O Grupo foi fundado em 1972 por Manuel Pestana com a abertura do primeiro hotel na Madeira e o atual presidente Dionísio Pestana assumiu a expansão nacional e internacional criando um dos maioes grupos hoteleiros de raiz europeia. O fundador foi na realidade Manuel Pestana, apresentado como uma personalidade visionária do Pestana Hotel Group mas cuja personalidade e valores não são explorados pelo Grupo em detrimento da visibilidade do filho que se diria ser o verdadeiro Fundador. De facto, a determinação, a visão e o esforço de erguer hotel a hote, resort a resort um grande Grupo apoiado numa organização altamente admirada torna Dionísio Pestana a figura incontornável do Grupo, que estando hoje ainda muito ativo é o maior promotor do Grupo pelo número qualidade e interesse das suas entrevistas à comunicação social.

Teixeira Duarte

Em 1921 Ricardo Teixeira Duarte funda o Grupo mas uma análise da comunicação do Grupo leva-nos a sentir muito maior relevo dado ao seu filho Pedro em termos da sua história pessoal , dos seus valores e da sua personalidade.
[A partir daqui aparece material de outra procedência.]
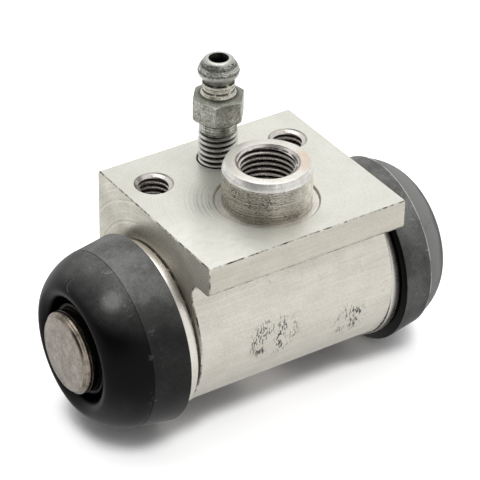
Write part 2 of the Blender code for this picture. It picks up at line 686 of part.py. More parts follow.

O grupo passa assim de certa forma uma noção de que a sua verdadeira referência como Fundador não é Ricardo mas sim o seu filho Pedro. O que se conhece de Pedro, falecido no ano passado aos 105 anos, não poderia caracterizar uma figura mais positiva, ambiciosa, humana – um líder amado e incontestado. Tal figura oferece um enorme potencial enriqucer o Grupo com a força dos seus atributos mas esse potencial é explorado de forma muito discreta – o que se percebe e está escrito sobre Pedro Teixeira Duarte poderia ser mais rico e fortalecer a imagem distintiva do Grupo.

Sogrape

Com 77 anos de História, o Grupo foi fundado por Fernando Van Zeller Guedes, cuja imagem de amante da vida, algo aristrocrática e fortes atributos de personalidade passados ao Grupo como o arrojo e a inovação, são usados com intensidade na comunicação do Grupo e dos seus valores. No entanto o seu nome ficou no passado – são poucas as referências que o caracterizam como pessoa e fazem a ligação aos valores e ethos do Grupo hoje.

4. Comentário final

De facto, capitalizar na figura do Fundador homenageando sem reservas o seu legado é uma capacidade distintiva exclusiva de Grupos Familiares que pode aportar um retorno sem paralelo. Ficou demonstrado como se pode fazer e, com exemplos nacionais, o que pode faltar caso a caso para o conseguir à luz do estudo e casos europeus apresentados. Cabe agora a cada Grupo Familiar saber explorar o potencial da “Alma do Fundador” da forma mais eficaz, atrativa e consistente com os seus valores fundamentais. Isso pode sem dúvida ser mais fácil se a figura marcante for o Fundador e não um descendente e a designação ou a marca comercial do Grupo coincidir com o apelido da Família – mas em todo o caso os exemplos apresentados mostram que não serão nunca obstáculos para tornar mais viva e vibrante a Alma do Fundador – como ele e o Grupo merecem!